As for myself, since I'd rather not have a $0 account balance, I remain conservatively positioned, with two-thirds in cash and one-third in a variety of small shorts (I goosed this up from 25% at the opening). We truly seem to live in a QE-infinity world now, and until such time as, for whatever reason, it's evident that QE simply won't work anymore, this is our New Normal.

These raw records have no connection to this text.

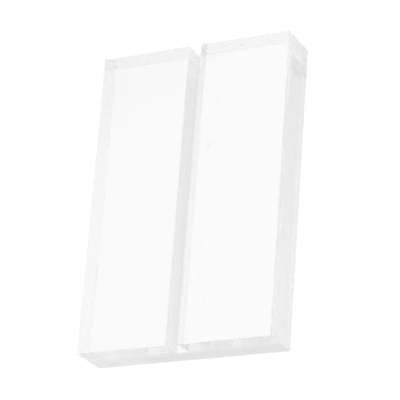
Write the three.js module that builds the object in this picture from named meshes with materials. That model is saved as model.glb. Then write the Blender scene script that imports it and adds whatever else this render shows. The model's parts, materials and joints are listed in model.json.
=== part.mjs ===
// Clear acrylic sign holder: a block with one slot that grips the lower edge of a thin sign.
// Millimetres, +X along the slot, +Y across it, +Z up. The origin is the centre of the underside.

import * as THREE from "three";

// Driving sizes of the block
const BLOCK_LENGTH = 76.8;
const BLOCK_WIDTH = 50;
const BLOCK_THICKNESS = 11;

// The slot takes a standard sheet with a little room, so that a sign slides in by hand
const SIGN_SHEET_THICKNESS = 3;
const SIGN_CLEARANCE = 0.2;
const SLOT_DEPTH = 5.75;

// Every outer edge and the mouth of the slot are eased by this much at 45 degrees
const EDGE_BREAK = 0.15;

const SLOT_WIDTH = SIGN_SHEET_THICKNESS + SIGN_CLEARANCE;

const clearAcrylic = new THREE.MeshStandardMaterial({
  name: "clear_cast_acrylic",
  color: 0xf5f7f7,
  roughness: 0.05,
  metalness: 0,
  transparent: true,
  opacity: 0.35,
});

// The block's cross-section as it is seen along the slot: x runs across the block and y runs up.
// The bottom corners of the slot stay sharp, as the cutter leaves them.
function slottedSection() {
  const side = BLOCK_WIDTH / 2;
  const wall = SLOT_WIDTH / 2;
  const slotFloor = BLOCK_THICKNESS - SLOT_DEPTH;
  const section = new THREE.Shape();
  section.moveTo(-side + EDGE_BREAK, 0);
  section.lineTo(side - EDGE_BREAK, 0);
  section.lineTo(side, EDGE_BREAK);
  section.lineTo(side, BLOCK_THICKNESS - EDGE_BREAK);
  section.lineTo(side - EDGE_BREAK, BLOCK_THICKNESS);
  section.lineTo(wall + EDGE_BREAK, BLOCK_THICKNESS);
  section.lineTo(wall, BLOCK_THICKNESS - EDGE_BREAK);
  section.lineTo(wall, slotFloor);
  section.lineTo(-wall, slotFloor);
  section.lineTo(-wall, BLOCK_THICKNESS - EDGE_BREAK);
  section.lineTo(-wall - EDGE_BREAK, BLOCK_THICKNESS);
  section.lineTo(-side + EDGE_BREAK, BLOCK_THICKNESS);
  section.lineTo(-side, BLOCK_THICKNESS - EDGE_BREAK);
  section.lineTo(-side, EDGE_BREAK);
  section.closePath();
  return section;
}

// The section runs the whole length. The bevel eases the edges of both ends, the slot's among
// them, and its offset keeps the section at its full size between the ends.
function makeSlottedBlock() {
  const geometry = new THREE.ExtrudeGeometry(slottedSection(), {
    depth: BLOCK_LENGTH - 2 * EDGE_BREAK,
    steps: 1,
    bevelEnabled: true,
    bevelSegments: 1,
    bevelThickness: EDGE_BREAK,
    bevelSize: EDGE_BREAK,
    bevelOffset: -EDGE_BREAK,
  });
  geometry.translate(0, 0, -geometry.parameters.options.depth / 2);
  geometry.rotateX(Math.PI / 2);
  geometry.rotateZ(Math.PI / 2);
  const block = new THREE.Mesh(geometry, clearAcrylic);
  block.name = "slotted_block";
  return block;
}

const signHolder = new THREE.Group();
signHolder.name = "sign_holder";
signHolder.add(makeSlottedBlock());

export default signHolder;
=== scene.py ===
"""Clear slotted block of a sign holder on a pale table, under plain soft studio light.

Metres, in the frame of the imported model: +X along the slot, +Y across it, +Z up, origin at the
centre of the underside. Every size of the block comes from that model.
"""
import json
import math

import bpy
from mathutils import Matrix, Vector


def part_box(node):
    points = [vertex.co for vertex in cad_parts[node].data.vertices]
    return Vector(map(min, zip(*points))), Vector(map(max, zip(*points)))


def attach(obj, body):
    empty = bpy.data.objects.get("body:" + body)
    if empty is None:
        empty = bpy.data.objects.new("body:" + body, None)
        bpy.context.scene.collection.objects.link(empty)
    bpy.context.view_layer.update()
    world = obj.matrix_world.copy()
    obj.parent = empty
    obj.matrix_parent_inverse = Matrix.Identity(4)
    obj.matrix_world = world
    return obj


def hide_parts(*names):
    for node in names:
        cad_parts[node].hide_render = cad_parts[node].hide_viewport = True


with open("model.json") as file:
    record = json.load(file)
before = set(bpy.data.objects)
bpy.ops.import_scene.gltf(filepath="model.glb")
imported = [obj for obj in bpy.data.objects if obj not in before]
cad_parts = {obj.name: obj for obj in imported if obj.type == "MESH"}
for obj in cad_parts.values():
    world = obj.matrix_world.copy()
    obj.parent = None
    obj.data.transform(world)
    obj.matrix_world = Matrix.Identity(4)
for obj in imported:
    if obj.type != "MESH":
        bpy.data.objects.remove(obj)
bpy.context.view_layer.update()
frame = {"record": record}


MM = 0.001

# Sizes of the block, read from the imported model: its box, and the faces of its slot
LOW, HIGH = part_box("slotted_block")
BLOCK_LENGTH = HIGH.x - LOW.x
BLOCK_WIDTH = HIGH.y - LOW.y
BLOCK_THICKNESS = HIGH.z - LOW.z
MOUNTS = {mount["name"]: Vector(mount["pos_m"]) for mount in frame["record"]["mounts"]}
SLOT_FLOOR = MOUNTS["slot_floor"].z
SLOT_WIDTH = MOUNTS["slot_wall_left"].y - MOUNTS["slot_wall_right"].y

# The edges are eased with a fine file: a small round in place of the cut corner
EDGE_ROUND = 0.015 * MM
EDGE_STEPS = 3
EDGE_ANGLE = math.radians(40)

# The cutter of the slot is this many times as long as the block, so that it runs out past both ends
CUTTER_OVERRUN = 1.5

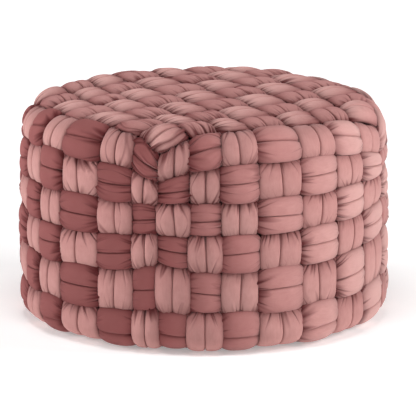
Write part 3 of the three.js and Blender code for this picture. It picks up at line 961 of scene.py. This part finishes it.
def add_light(name, azimuth, elevation, power):
    """A soft square light that looks at the middle of the pouf."""
    turn, lift = math.radians(azimuth), math.radians(elevation)
    level = math.cos(lift)
    back = Vector((math.sin(turn) * level, -math.cos(turn) * level, math.sin(lift)))
    data = bpy.data.lights.new(name, "AREA")
    data.shape = "SQUARE"
    data.size = LIGHT_SIZE
    data.energy = power
    light = bpy.data.objects.new(name, data)
    light.location = Vector((0, 0, LIGHT_AIM_HEIGHT)) + back * LIGHT_DISTANCE
    light.rotation_mode = "QUATERNION"
    light.rotation_quaternion = (-back).to_track_quat("-Z", "Y")
    bpy.context.collection.objects.link(light)


def add_floor_and_lights():
    """A plain pale floor and soft studio light."""
    mesh = bpy.data.meshes.new("floor")
    corners = [(-1, -1), (1, -1), (1, 1), (-1, 1)]
    vertices = [(x * FLOOR_HALF, y * FLOOR_HALF, 0) for x, y in corners]
    mesh.from_pydata(vertices, [], [(0, 1, 2, 3)])
    mesh.materials.append(floor_material())
    floor = bpy.data.objects.new("floor", mesh)
    bpy.context.collection.objects.link(floor)
    for name, light in LIGHTS.items():
        add_light(name, **light)
    world = bpy.data.worlds.new("studio")
    world.use_nodes = True
    world.node_tree.nodes["Background"].inputs["Color"].default_value = (1, 1, 1, 1)
    world.node_tree.nodes["Background"].inputs["Strength"].default_value = WORLD_LIGHT
    bpy.context.scene.world = world
    bpy.context.scene.view_settings.view_transform = "Standard"


add_camera()
add_floor_and_lights()
velvet = velvet_material()
base_cloth = base_cloth_material()
finished(cushion_object(base_cloth), "cushion")
nodes = []
strands = []
for number in range(1, COLUMNS + 1):
    generator = np.random.default_rng(SEED + number)
    strands.append(woven_strand(strand_x_cells(number), "x", generator))
    nodes.append(f"strand_x{number}")
    generator = np.random.default_rng(SEED + 100 + number)
    strands.append(woven_strand(strand_y_cells(number), "y", generator))
    nodes.append(f"strand_y{number}")
for number in range(1, len(ROWS) + 1):
    generator = np.random.default_rng(SEED + 200 + number)
    strands.append(woven_strand(hoop_cells(number), "hoop", generator))
    nodes.append(f"hoop_{number}")
press_apart(strands)
for node, strand in zip(nodes, strands):
    name = "velvet_" + node.replace("strand_", "").replace("hoop_", "hoop")
    finished(strand_object(name, strand, velvet), node)
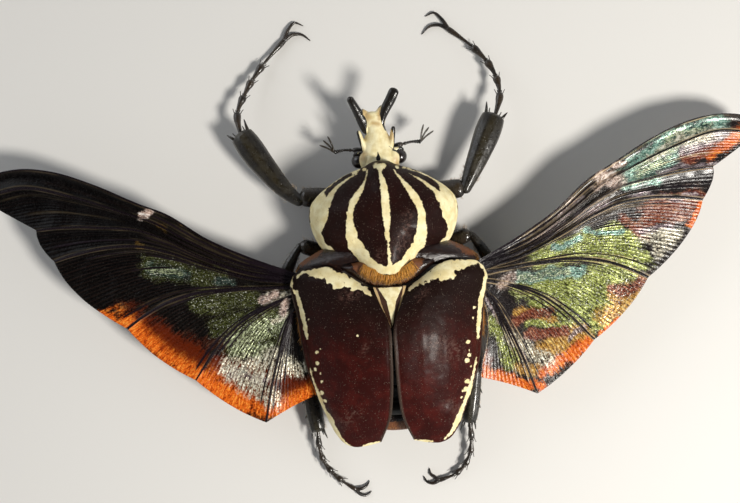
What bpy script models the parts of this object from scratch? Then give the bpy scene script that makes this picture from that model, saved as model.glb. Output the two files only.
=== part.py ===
"""A goliath beetle with its hind wings spread, modelled at life size.

+Z is up, +Y points to the head and +X to the beetle's own right. The origin is on the floor,
under the flat of the breastplate that the beetle rests on. Shapes are drawn in hundredths of
the body's length, which are millimetres on a beetle 100 mm long, and scaled to metres at the end.
"""

import math

import bmesh
import bpy
import numpy as np
from mathutils import Matrix, Vector

BODY_LENGTH = 0.100  # metres, from the horn's tips to the ends of the wing cases
UNIT = BODY_LENGTH / 100
GAP = 0.32  # between pieces that touch
RIGHT, LEFT = 1, -1
SIDES = {RIGHT: "right", LEFT: "left"}

HEAD_TURN = math.radians(3.0)  # the head looks a little to the beetle's left
HEAD_PIVOT = (0.0, 42.0)
CASES_TURN = math.radians(-1.0)  # the pair of wing cases lies a little askew
CASES_PIVOT = (0.0, 6.0)

SHELL_THICKNESS = 0.9
MEMBRANE_THICKNESS = 0.5
WING_LEVEL = 13.3  # height of the wing's root
WING_SWEEP = {RIGHT: 0.0, LEFT: math.radians(-4.0)}
WING_SPREAD = {RIGHT: 1.0, LEFT: 1.045}  # the left wing is unfolded further

FINISHES = {
    # name: (colour, roughness, metallic)
    "cream_scale": ((0.80, 0.73, 0.52, 1.0), 0.55, 0.0),
    "maroon_velvet": ((0.075, 0.018, 0.014, 1.0), 0.45, 0.0),
    "black_chitin": ((0.022, 0.018, 0.012, 1.0), 0.25, 0.0),
    "brown_chitin": ((0.060, 0.036, 0.018, 1.0), 0.35, 0.0),
    "rust_velvet": ((0.36, 0.13, 0.03, 1.0), 0.75, 0.0),
    "wing_membrane": ((0.16, 0.15, 0.07, 1.0), 0.30, 0.4),
    "eye_black": ((0.010, 0.009, 0.008, 1.0), 0.12, 0.0),
}


# Curves and profiles


def smooth(knots, values, at):
    """Reads a smooth curve through the values at rising knots."""
    knots = np.asarray(knots, float)
    values = np.asarray(values, float)
    flat = values.ndim == 1
    values = values.reshape(len(knots), -1)
    at = np.clip(np.atleast_1d(np.asarray(at, float)), knots[0], knots[-1])
    steps = np.diff(knots)[:, None]
    slopes = np.diff(values, axis=0) / steps
    tangents = np.vstack([slopes[:1], slopes[-1:]])
    if len(knots) > 2:
        inner = (slopes[:-1] * steps[1:] + slopes[1:] * steps[:-1]) / (steps[:-1] + steps[1:])
        tangents = np.vstack([slopes[:1], inner, slopes[-1:]])
    i = np.clip(np.searchsorted(knots, at, side="right") - 1, 0, len(knots) - 2)
    step = steps[i]
    t = ((at - knots[i])[:, None]) / step
    found = (
        (2 * t**3 - 3 * t**2 + 1) * values[i]
        + (t**3 - 2 * t**2 + t) * step * tangents[i]
        + (3 * t**2 - 2 * t**3) * values[i + 1]
        + (t**3 - t**2) * step * tangents[i + 1]
    )
    return found[:, 0] if flat else found


def profile(*pairs):
    """A smooth function through (place, value) pairs."""
    knots, values = zip(*pairs)
    return lambda at: smooth(knots, values, at)


def curve(*points):
    """A smooth curve through a few points, read from 0 at its start to 1 at its end."""
    points = np.array(points, float)
    lengths = np.linalg.norm(np.diff(points, axis=0), axis=1)
    knots = np.concatenate([[0.0], np.cumsum(lengths)]) / lengths.sum()
    return lambda at: smooth(knots, points, at)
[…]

Forks in the Road (by Springheel Jack)
Every so often you reach an important fork in the road where a market must take one way or the other, and once taken, the option not taken becomes very low probability. Yesterday was such a day. I told my brother in the morning that if we were going to see a major top on equities in 2012 then that was likely to be yesterday around 1440 SPX. Obviously QE3 was announced in the afternoon and 1440 was broken with a lot of confidence. I'd like to see that confirmed with a weekly close today over 1450, but I'm now no longer seriously considering the possibility of a major top in equities in 2012, and am writing off all the huge bear patterns that have formed over the last three years on many instruments and indices as a huge bear trap. I'll be expanding on that with various charts in the next few days but it what it is, and we are where we are. The trend is now most likely up well into 2013.
The Age of Fed Bubbles
We have reached a very important crossroads on bonds and equities as we wait to see whether the Fed will announce QE3 today. I was writing about the likely test of this level on SPX in my weekend post on the 19th August at Marketshadows and you can see that here. I've updated the chart but have left the comments on the chart as I wrote them then and they're well worth a read again today I think:
Descending Triangle (by Springheel Jack)
SPX tested the lower bollinger band yesterday, and if this has just been a retracement, that is the obvious bounce level:
On ES descending triangle support was tested yesterday and there was a strong bounce from there. Triangle support is at 1395 and on an hourly close below the triangle target is at 1374 with rising channel support in the 1375.5 area. Triangle resistance is at 1309.5 and on an hourly close above the triangle target is in the 1432.5 area, slightly below major SPX pivot resistance in the 1440 area. These triangles break down 64% of the time of course, but have a much higher probability of making target on an upward breakout:
A 64% bearish pattern has a 36% chance of breaking up of course, and as it happens there is a very good example of one of these descending triangles breaking up recently. That triangle is on gold of course, and the target is in the 2050 area, comfortably above the current high at 1923.70. Gold has broken up from the triangle, retested the break and then made new short term highs. On Bulkowski’s stats gold now has an 84% chance of reaching the 2050 area:
There wasn’t a triangle on silver, but there was a perfect test there of rising support from the 2008 low, and then a break of the declining channel from the high, retest of broken channel resistance and further move up. As with gold this looks like a solid breakout and confirmation of a major trend reversal:
Looking at EURUSD, the first double-top target that I gave yesterday morning was almost made overnight. The next obvious support levels are the larger double-top neckline or valley low at 1.2465 and rising wedge support at 1.244. If EURUSD consolidates at the current level those two support levels could be tested near the same level in a day or two. On a break below both the larger double-top target is in the 1.23 area. I am expecting a test of rising wedge support in this retracement:
On CL there was a strong decline yesterday that re-broke the rising wedge support trendline. Overnight that held as resistance which looks bearish. There is some positive RSI divergence that makes me think that broken rising wedge support trendline may be tested again. On a break below 93.9 a double-top will trigger with a target in the 89.5 area. This topping setup could also be read as a sloping H&S with a target in the same area:
Overall I’m leaning bearish here. Descending triangles are a bear pattern, EURUSD looks weak, CL looks very weak and TLT is looking very strong. On the other hand we have not seen the test of the 1440 SPX pivot that I was expecting and some decent support has been tested repeatedly and held so far. The bulls aren’t out of the game yet, and you can see from the chart below that FTSE hit rising support from the June low at the low yesterday:
Good arguments for a break either way from here. We’ll have to see which way the triangle breaks. Until then 1409 looks a decent risk/reward short entry and 1395.5 a decent long entry as long as triangle resistance has been tested first. The next obvious move within the triangle is to triangle resistance at 1409.5 and a test of triangle support before that happened would have a higher probability of seeing that support break.